Kirkus Reviews QR Code
CHALKY by Matthew Vaughan

CHALKY

By

Pub Date: May 15th, 1975
Publisher: Atlantic/Little, Brown

A spotty attempt to comment upon Victorian caste more and duplicate its literary devices, via the unhappy career of an orphaned slum brat gradually and painfully extricated from his class only to live a straitjacketed and immured life. Chalky is first discovered at three chewing a rag while his mother's lover, an Indian snake swallower, vomits in a bucket; at the end, Chalky, a British officer in Africa, dies chewing another rag and vomiting blood after being pierced by the spear of a native priest amidst writhing snakes. In between there are some theological discussions with the Rev.
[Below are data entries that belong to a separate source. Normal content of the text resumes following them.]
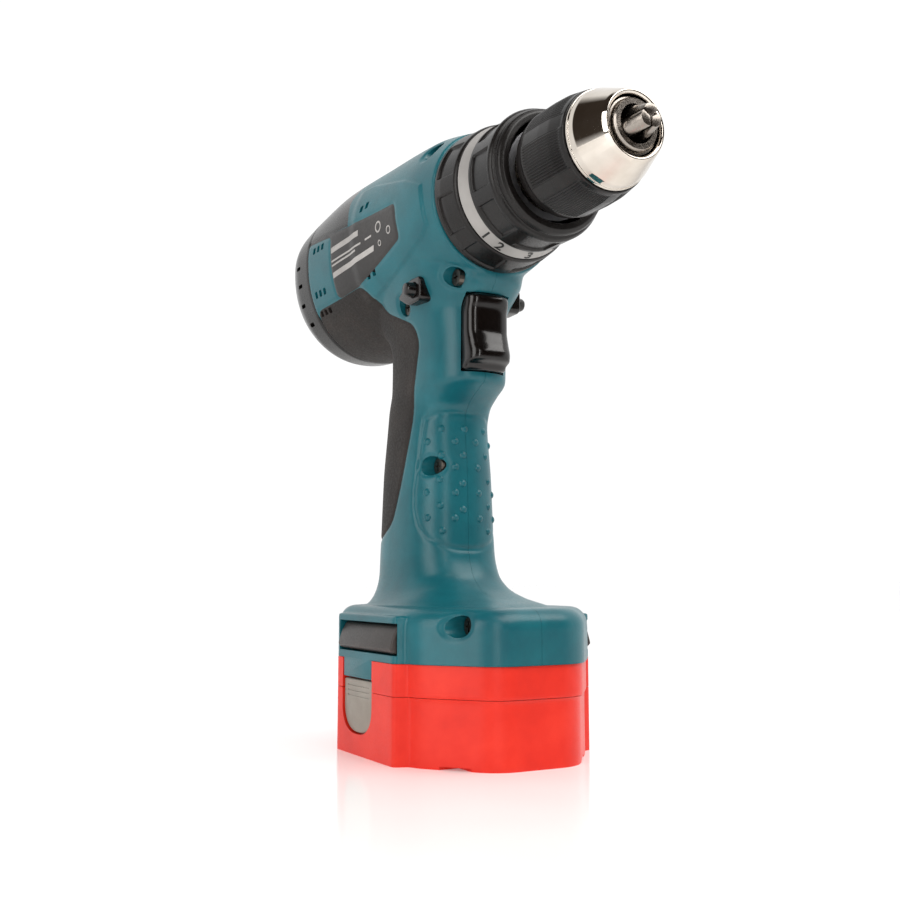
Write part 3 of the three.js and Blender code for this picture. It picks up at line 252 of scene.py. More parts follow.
@dataclass(frozen=True)
class Profile:
    """A smooth curve through knots that never overshoots them, flat beyond both ends."""

    knots: tuple[Point2, ...]

    def __call__(self, at: np.ndarray | float) -> np.ndarray:
        """Returns the curve's value at each place."""
        x, y = np.array(self.knots, float).T
        rise = np.diff(y) / np.diff(x)
        slope = np.r_[rise[0], np.zeros(len(x) - 2), rise[-1]]
        for i in range(1, len(x) - 1):
            if rise[i - 1] * rise[i] > 0:
                slope[i] = 2 * rise[i - 1] * rise[i] / (rise[i - 1] + rise[i])
        t = np.clip(np.asarray(at, float), x[0], x[-1])
        i = np.clip(np.searchsorted(x, t, side="right") - 1, 0, len(x) - 2)
        h = x[i + 1] - x[i]
        s = (t - x[i]) / h
        return (
            (1 + 2 * s) * (1 - s) ** 2 * y[i] + s * (1 - s) ** 2 * h * slope[i]
            + s**2 * (3 - 2 * s) * y[i + 1] + s**2 * (s - 1) * h * slope[i + 1]
        )


def smooth_step(value: np.ndarray, low: float, high: float) -> np.ndarray:
    """Rises from 0 at low to 1 at high without corners."""
    t = np.clip((value - low) / (high - low), 0, 1)
    return t * t * (3 - 2 * t)


def circle(count: int) -> np.ndarray:
    """Returns evenly spaced angles, once round."""
    return np.linspace(0, 2 * math.pi, count, endpoint=False)


def between(side: int, near: float, far: float) -> Point2:
    """Returns the limits of a band that lies near to far from the middle, on one side."""
    low, high = sorted((side * near, side * far))
    return (low, high)


def rounded(outline: Outline, radius: float, steps: int = 6) -> list[Point2]:
    """Returns a closed outline with every corner rounded by up to radius."""
    points = [np.array(p, float) for p in outline]
    made: list[Point2] = []
    for i, corner in enumerate(points):
        before, after = points[i - 1], points[(i + 1) % len(points)]
        a, b = before - corner, after - corner
        reach = min(radius, 0.48 * float(np.linalg.norm(a)), 0.48 * float(np.linalg.norm(b)))
        start = corner + a / np.linalg.norm(a) * reach
        end = corner + b / np.linalg.norm(b) * reach
        for t in np.linspace(0, 1, steps):
            p = (1 - t) ** 2 * start + 2 * t * (1 - t) * corner + t**2 * end
            made.append((float(p[0]), float(p[1])))
    return made


def dense(outline: Outline, step: float) -> np.ndarray:
    """Returns a closed outline with points no further apart than step."""
    points = np.array(outline, float)
    made: list[np.ndarray] = []
    for a, b in zip(points, np.roll(points, -1, axis=0)):
        count = max(1, math.ceil(float(np.linalg.norm(b - a)) / step))
        made += [a + (b - a) * k / count for k in range(count)]
    return np.array(made)


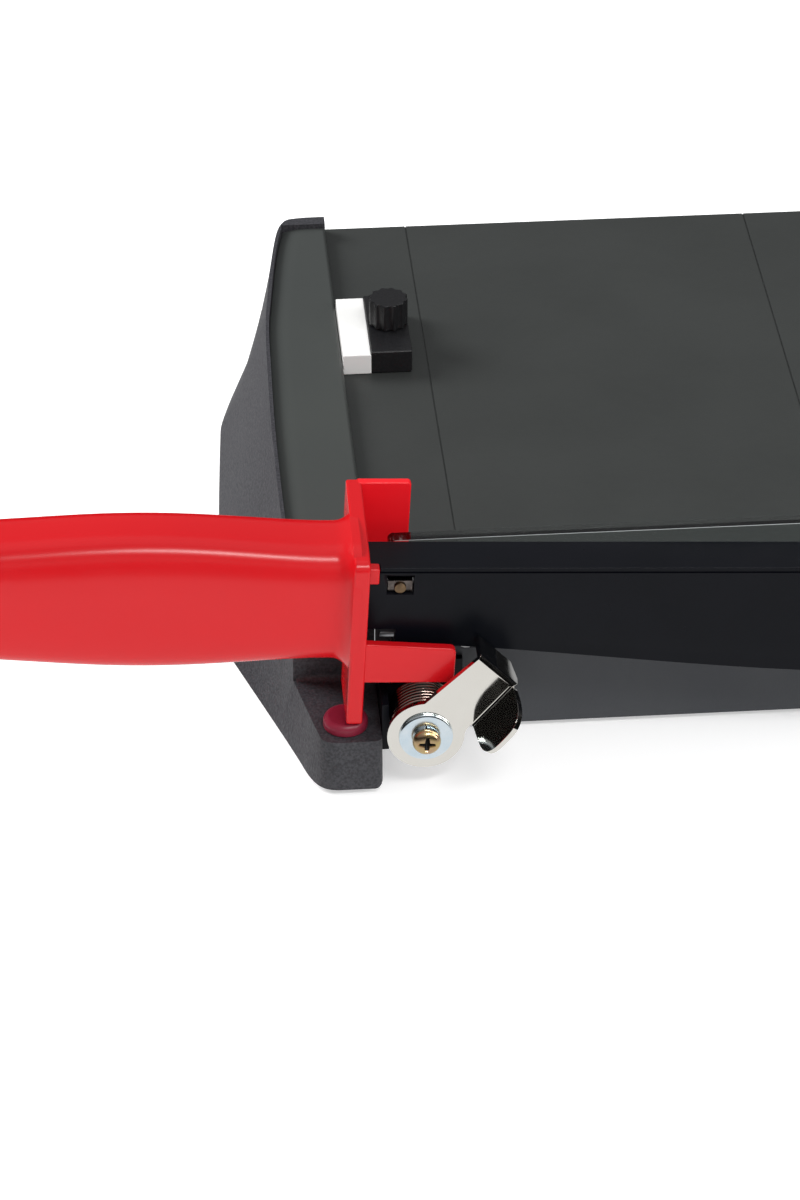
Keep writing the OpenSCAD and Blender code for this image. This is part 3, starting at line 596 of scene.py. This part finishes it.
def handle():
    """Grip, plate, two fins beside the arm and a lug, moulded as one."""
    obj = combine(hand_plate(), grip(), "UNION")
    root = -ARM_LEN - SINK
    lower = rounded([(root, -20, 0), (LOWER_FIN_END, -20, 0.9), (LOWER_FIN_END, -8.4, 1.7),
                     (root, -6.8, 0)])
    upper = rounded([(root, -6, 0), (UPPER_FIN_END, -6, 0.8), (UPPER_FIN_END, HAND_TOP, 1.0),
                     (root, HAND_TOP, 0)])
    for outline, faces_y in ((lower, LOWER_FIN_Y), (upper, UPPER_FIN_Y)):
        fin = soften(solid("fin", prism_y(outline, *faces_y), ARM), 0.45, 3)
        obj = combine(obj, fin, "UNION")
    lug = solid("lug", block(root, LUG_END, *LUG_Y, *LUG_W), ARM)
    obj = combine(obj, soften(lug, 0.5, 3), "UNION")
    end = -ARM_LEN - PLATE_T - GRIP_LEN
    verts, faces = revolve_y([(END_HOLE_R, -1), (END_HOLE_R, END_HOLE_DEEP)], sides=48)
    verts = [(end + y, END_HOLE_AT[0] + x, END_HOLE_AT[1] + z) for x, y, z in verts]
    obj = combine(obj, solid("hole", (verts, faces), ARM), "DIFFERENCE")
    obj.name = "handle_moulding"
    piece(smooth(obj, 34), "handle", "red_plastic", RED_PLASTIC, RED_PAINTED_LIGHT)
    # painted light: the upper fin gets a lighter copy of the same red, so it looks brighter than the
    # solid parts
    paint(obj, 1, lambda at, n: at.x > PAINTED_LIGHT_FROM[0] and at.y > PAINTED_LIGHT_FROM[1])


# ---- latch -----------------------------------------------------------------------------------

LATCH_T = 1.6
LATCH_MID = LATCH_T / 2
LATCH_R = 11.1
LATCH_BORE_R = 3.05
REACH = 29.75
HOOK_BEND = 0.88
HOOK_LINE = REACH - LATCH_T / 2 - HOOK_BEND
HOOK_DEEP = 11.2
HOOK_LOW = -5.2
HOOK_TOP = 8.4
TAB_FROM = Vector((11.2, -8.97))
TAB_TO = Vector((29.75, -6.83))
TAB_DEEP = 14.4
TAB_TURN = math.radians(90 - 9.4)
TAB_BEND = 1.7
TAB_SETBACK = 2.36
TAB_FLARE = 0.05
BEND_ROWS = 6


def bend(share, turn, radius):
    """How far out and how deep a bend of that turn and radius has gone at a share of its way."""
    return radius * math.sin(share * turn), radius * (1 - math.cos(share * turn))


def latch_blank(tab_from, tab_to):
    """Flat part's outline (a, b): an arc round the screw, then the bend lines of tab and hook."""
    start = math.atan2(8.3, 7.4)
    stop = 2 * math.pi - math.atan2(7.6, 8.0)
    steps = 40
    arc = [start + (stop - start) * k / steps for k in range(steps + 1)]
    outline = [(LATCH_R * math.cos(a), LATCH_R * math.sin(a)) for a in arc]
    outline += [(9.2, -7.0), (10.2, -6.75), tuple(tab_from), tuple(tab_to)]
    return outline + [(HOOK_LINE, HOOK_LOW), (HOOK_LINE, HOOK_TOP)]


def hook_rows():
    """Rows (a, y, lowest b, highest b) of the hook, bent to the inside, with one corner cut off."""
    rows = []
    for k in range(BEND_ROWS + 1):
        out, deep = bend(k / BEND_ROWS, math.pi / 2, HOOK_BEND)
        rows.append((HOOK_LINE + out, LATCH_MID + deep, HOOK_LOW - 1.6 * k / BEND_ROWS, HOOK_TOP))
    for deep, low in ((4.5, -7.2), (HOOK_DEEP, HOOK_LOW)):
        rows.append((REACH - LATCH_T / 2, deep, low, HOOK_TOP))
    return rows


def tab_rows():
    """Rows (distance out, y, first share, last share) of the thumb tab, a squared half oval.

    It is bent to the outside, and the shares are of the length of its bend line.
    """
    rows = []
    for k in range(BEND_ROWS + 1):
        out, deep = bend(k / BEND_ROWS, TAB_TURN, TAB_BEND)
        rows.append((out, LATCH_MID - deep, 0.0, 1 + TAB_FLARE * k / BEND_ROWS))
    out, y, _, _ = rows[-1]
    reach = TAB_DEEP + y
    steps = 20
    for k in range(1, steps + 1):
        t = min(math.sin(k / steps * math.pi / 2), 0.9992)
        left = 0.5 * (1 - t ** 5) ** (1 / 3.2)
        right = 0.5 * (1 - t ** 3.2) ** (1 / 2.9)
        rows.append((out + reach * t * math.cos(TAB_TURN), y - reach * t * math.sin(TAB_TURN),
                     (0.5 - left) * (1 + TAB_FLARE), (0.5 + right) * (1 + TAB_FLARE)))
    return rows


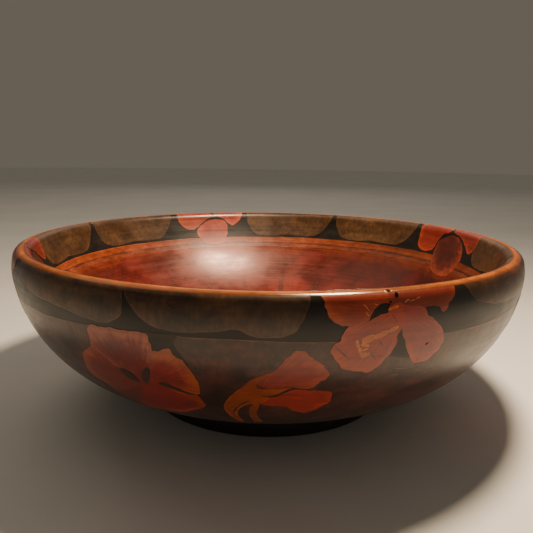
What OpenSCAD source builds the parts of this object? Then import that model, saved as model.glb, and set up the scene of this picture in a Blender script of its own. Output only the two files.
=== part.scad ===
// Wide turned wooden bowl with a rounded lip and a low foot, painted inside and out.
// Millimetres, +Z up. The origin is the centre of the foot's underside.
// Azimuth 0 faces -Y and grows towards +X. The pattern repeats once for each rim flower.

/* [Bowl] */
// Widest outside diameter
outer_d = 280; // [272:1:288]
// Height from the table to the top of the lip
bowl_h = 92.5; // [91:0.5:95]
// Radius of the rounded lip
lip_r = 4.5; // [4:0.1:5]
// Height of the widest point
shoulder_z = 82.5; // [81:0.5:84]
// Radius of the turned-in shoulder
shoulder_r = 28; // [26:1:30]
// Radius of the side below the shoulder
side_r = 73; // [71:1:74]
// Where the side curve meets the shoulder curve, in degrees below the widest point
blend_angle = 7.5; // [6:0.5:9]
// Radius of the flatter curve that leads in to the foot
base_r = 150; // [120:5:180]
// Where the side curve meets that base curve, in degrees below level
base_angle = 64; // [62:1:68]
// Radius of the curve of the inside wall
inner_r = 103.5; // [100:0.5:106]
// Height of the floor inside the bowl
floor_z = 19; // [18.5:0.5:21]

/* [Foot] */
// Radius of the foot
foot_r = 69.5; // [68.5:0.5:71]
// Radius of the hollow under the foot
hollow_r = 58; // [50:1:60]
// Depth of the hollow under the foot
hollow_depth = 3.5; // [2:0.5:3.5]
// Radius of the spigot that the foot is glued in by
spigot_r = 45; // [30:1:55]
// Height of the spigot
spigot_h = 2; // [1.5:0.5:2.5]
// Radial room left for glue round the spigot
glue_gap = 0.1; // [0.05:0.05:0.2]

/* [Paint] */
// Thickness of the coats that cover the wood
coat_t = 0.4; // [0.3:0.05:0.5]
// Thickness of the figures painted on those coats
figure_t = 0.3; // [0.2:0.05:0.4]
// Where the rim band stops on the outside of the lip, in degrees above level
band_out = 50; // [40:5:60]
// Where the rim band stops on the inside of the lip, in degrees
band_in = 105; // [95:5:120]
// Top of the ring line inside, below the top of the lip
ring_top = 18.5; // [18:0.5:20]
// Height of the ring line
ring_w = 7; // [5:0.5:8]
// Top of the lower field outside, below the top of the lip
field_top = 18.4; // [17.5:0.1:19]

/* [Pattern] */
// Number of flowers round the rim
flower_n = 4; // [4:1:4]
// Azimuth of the first rim flower
flower_az = 20; // [0:1:45]
// Number of petals in the flower on the floor
floor_petal_n = 22; // [12:1:24]
// Azimuth of a line between two petals of that flower
floor_petal_az = 174; // [0:1:359]

/* [Hidden] */
$fn = 128;

// Centres of the arcs in the half section. Each pair of arcs is tangent where they meet.
shoulder_c = [outer_d / 2 - shoulder_r, shoulder_z];
side_c = shoulder_c - (side_r - shoulder_r) * [cos(blend_angle), -sin(blend_angle)];
lip_z = bowl_h - lip_r;
lip_c = [shoulder_c.x + sqrt(pow(shoulder_r - lip_r, 2) - pow(lip_z - shoulder_z, 2)), lip_z];
inner_z = floor_z + inner_r;
inner_c = [lip_c.x - sqrt(pow(inner_r + lip_r, 2) - pow(inner_z - lip_z, 2)), inner_z];
lip_start = atan2(lip_z - shoulder_z, lip_c.x - shoulder_c.x);
wall_start = atan2(lip_z - inner_z, lip_c.x - inner_c.x);
lip_end = 180 + wall_start;
base_c = side_c - (base_r - side_r) * [cos(base_angle), -sin(base_angle)];
foot_top = base_c.y + (base_r - coat_t) * sin(foot_angle(-coat_t));
pattern_step = 360 / flower_n;
foot_round = 1.5;
arc_n = 10;
reach = outer_d / 2 + 10;

// Points of an arc. A later arc of a path starts at 1, so that no point comes twice.
function arc(c, r, a0, a1, n = arc_n, start = 0) =
    [for (i = [start:n]) let (a = a0 + (a1 - a0) * i / n) c + r * [cos(a), sin(a)]];
function backwards(v) = [for (i = [len(v) - 1:-1:0]) v[i]];
// Angle on the base curve where it meets the side of the foot
function foot_angle(out) = -acos((foot_r - base_c.x) / (base_r + out));
// Angle on the inside wall at a height
function wall_angle(z) = -asin((inner_z - z) / inner_r);

// Half-section paths at a distance outside the finished wood
function outside_path(out, lip_to) = concat(
    arc(base_c, base_r + out, foot_angle(out), -base_angle, 6),
    arc(side_c, side_r + out, -base_angle, -blend_angle, 2 * arc_n, 1),
    arc(shoulder_c, shoulder_r + out, -blend_angle, lip_start, 4, 1),
    arc(lip_c, lip_r + out, lip_start, lip_to, 6, 1)
);
function lip_path(out, from, to) = arc(lip_c, lip_r + out, from, to, 6);
function wall_path(out, from, to) = arc(inner_c, inner_r - out, from, to);
function inside_path(out, lip_from) = concat(
    lip_path(out, lip_from, lip_end),
    arc(inner_c, inner_r - out, wall_start, -90, 2 * arc_n, 1)
);

// A film between two paths, turned round the axis
module film(outer, inner) rotate_extrude() polygon(concat(outer, backwards(inner)));
module outside_film() film(outside_path(figure_t, 90), outside_path(0, 90));
module inside_film() film(
    concat(inside_path(figure_t, 90), [[0, floor_z + figure_t]]),
    concat(inside_path(0, 90), [[0, floor_z]])
);

// A flat figure, drawn as [across, below the top of the lip], carried out to the wall
module facing(azimuth) rotate([0, 0, azimuth]) rotate([90, 0, 0]) linear_extrude(reach) children();
module flat(outline) polygon([for (p = outline) [p.x, bowl_h - p.y]]);
module drawn(outline) flat(smooth(outline));
module around(offset_az = 0) {
    for (k = [0:flower_n - 1]) facing(flower_az + offset_az + k * pattern_step) children();
}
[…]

Giles Burnyeat, a Newmanist, Chalky's savior and mentor, in which the protagonist has admiring words for Satan: ""He's a leader. . . who can stand up to suffering and pain [and] he willingly becomes a snake."" Chalky, like Satan, is the ultimate outcast, the creation of a ""High Church cleric who wanted to play God,"" by molding--according to some imperial, cosmic, social logos--an officer and a gentleman from an urchin. Only once--in a triumphant primal coupling with a hitherto restricted officer's wife--is Chalky ever anything but alone--whether in a savage orphanage or through lower and upper echelons of the service. An original and strenuous exegesis of the strain of both reigning in Hell and serving in Heaven, but without that essential breath of life.